In the spring of 1883, Mack was arrested after selling some stolen hogs to a butcher in Carondolet. Although he had a bill of sale to prove he'd bought the hogs, he and several other men were indicted for livestock theft. With their trial approaching, all of the men were out of jail on bond. One of them had turned state's evidence, intending to name Mack as the leader of a gang of thieves. Mack planned to testify similarly against the man who accused him.

==Death==
On August 29, 1883, Mack was returning from a trip selling livestock in St. Louis with his brother-in-law and constant companion, Allen Hensley. They were riding along the Lemay Ferry Road in Mack's wagon. At a remote location on the route, a group of men stepped into the road and one of them fired a shotgun, killing Marsden with a blast to the head and torso. Hensley was hit with a second blast, but the horse ran away with the wagon, carrying him to safety in the next town, Antonia.

Hensley survived for two days. As he lay dying, he named the men who killed him and Mack. They were finally brought to trial in 1886, but were acquitted. Fearing reprisals, the accused men all moved out of the state. The murders of Mack Marsden and Allen Hensley remained unsolved.
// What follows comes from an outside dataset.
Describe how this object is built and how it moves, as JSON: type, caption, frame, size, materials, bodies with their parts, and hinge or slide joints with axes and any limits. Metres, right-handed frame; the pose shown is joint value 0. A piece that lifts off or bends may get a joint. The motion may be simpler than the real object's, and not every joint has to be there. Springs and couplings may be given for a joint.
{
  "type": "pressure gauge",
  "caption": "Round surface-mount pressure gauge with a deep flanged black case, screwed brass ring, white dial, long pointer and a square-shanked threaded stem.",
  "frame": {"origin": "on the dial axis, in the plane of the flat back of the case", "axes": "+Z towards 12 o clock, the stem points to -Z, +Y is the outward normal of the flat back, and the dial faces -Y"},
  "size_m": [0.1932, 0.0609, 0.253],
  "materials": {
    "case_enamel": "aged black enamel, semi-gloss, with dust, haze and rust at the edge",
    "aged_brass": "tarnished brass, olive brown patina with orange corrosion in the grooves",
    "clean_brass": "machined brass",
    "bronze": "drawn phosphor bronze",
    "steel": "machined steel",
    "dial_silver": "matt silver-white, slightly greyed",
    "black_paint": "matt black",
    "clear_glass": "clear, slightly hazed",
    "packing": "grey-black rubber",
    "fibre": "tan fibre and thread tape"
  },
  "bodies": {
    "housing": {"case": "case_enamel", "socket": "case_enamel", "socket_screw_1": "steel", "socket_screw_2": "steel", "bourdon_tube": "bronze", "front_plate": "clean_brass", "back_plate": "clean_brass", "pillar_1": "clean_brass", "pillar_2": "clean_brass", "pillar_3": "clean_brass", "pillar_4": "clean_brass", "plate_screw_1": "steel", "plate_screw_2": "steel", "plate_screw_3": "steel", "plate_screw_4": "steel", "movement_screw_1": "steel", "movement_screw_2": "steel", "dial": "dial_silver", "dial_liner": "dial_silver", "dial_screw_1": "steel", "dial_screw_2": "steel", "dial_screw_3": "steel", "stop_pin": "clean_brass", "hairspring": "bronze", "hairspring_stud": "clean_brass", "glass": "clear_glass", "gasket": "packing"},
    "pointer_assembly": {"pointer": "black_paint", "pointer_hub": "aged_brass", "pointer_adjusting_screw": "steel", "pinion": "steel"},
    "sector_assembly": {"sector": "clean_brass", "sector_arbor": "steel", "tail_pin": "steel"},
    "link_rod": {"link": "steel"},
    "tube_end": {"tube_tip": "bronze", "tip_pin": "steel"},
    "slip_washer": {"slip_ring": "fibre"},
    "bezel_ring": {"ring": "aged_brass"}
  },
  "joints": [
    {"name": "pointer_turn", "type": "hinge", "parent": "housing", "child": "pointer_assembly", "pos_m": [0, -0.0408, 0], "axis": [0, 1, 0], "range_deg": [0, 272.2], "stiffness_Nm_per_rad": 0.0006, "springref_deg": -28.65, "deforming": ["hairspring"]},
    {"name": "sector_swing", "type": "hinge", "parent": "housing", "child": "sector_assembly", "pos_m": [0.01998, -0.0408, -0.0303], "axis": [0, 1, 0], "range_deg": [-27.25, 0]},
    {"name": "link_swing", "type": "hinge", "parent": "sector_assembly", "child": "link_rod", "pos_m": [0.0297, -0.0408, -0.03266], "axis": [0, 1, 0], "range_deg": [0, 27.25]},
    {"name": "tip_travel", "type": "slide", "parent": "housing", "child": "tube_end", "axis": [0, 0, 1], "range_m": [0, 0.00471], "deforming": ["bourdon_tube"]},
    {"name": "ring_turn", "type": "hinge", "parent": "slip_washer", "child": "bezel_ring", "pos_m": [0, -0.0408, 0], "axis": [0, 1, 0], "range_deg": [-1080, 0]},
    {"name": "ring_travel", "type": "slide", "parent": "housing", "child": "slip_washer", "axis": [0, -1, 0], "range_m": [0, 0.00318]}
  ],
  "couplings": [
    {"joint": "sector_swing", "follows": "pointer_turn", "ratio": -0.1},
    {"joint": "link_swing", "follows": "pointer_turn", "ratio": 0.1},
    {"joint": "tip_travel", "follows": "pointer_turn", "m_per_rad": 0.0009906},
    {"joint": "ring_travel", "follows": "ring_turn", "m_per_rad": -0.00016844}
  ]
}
==Mack Marsden in literature==
Matthew H. Marsden's story is told in The Mack Marsden Murder Mystery: Vigilantism or Justice?, published by the Missouri History Museum in 2011. The narrative history book, by journalist Joe Johnston, is the result of years of research into locations, newspaper accounts, books, and legal records, as well as oral family histories. It details the lives of Mack and many others who were part of his story, and unravels the question of who killed Allen Hensley and Mack Marsden.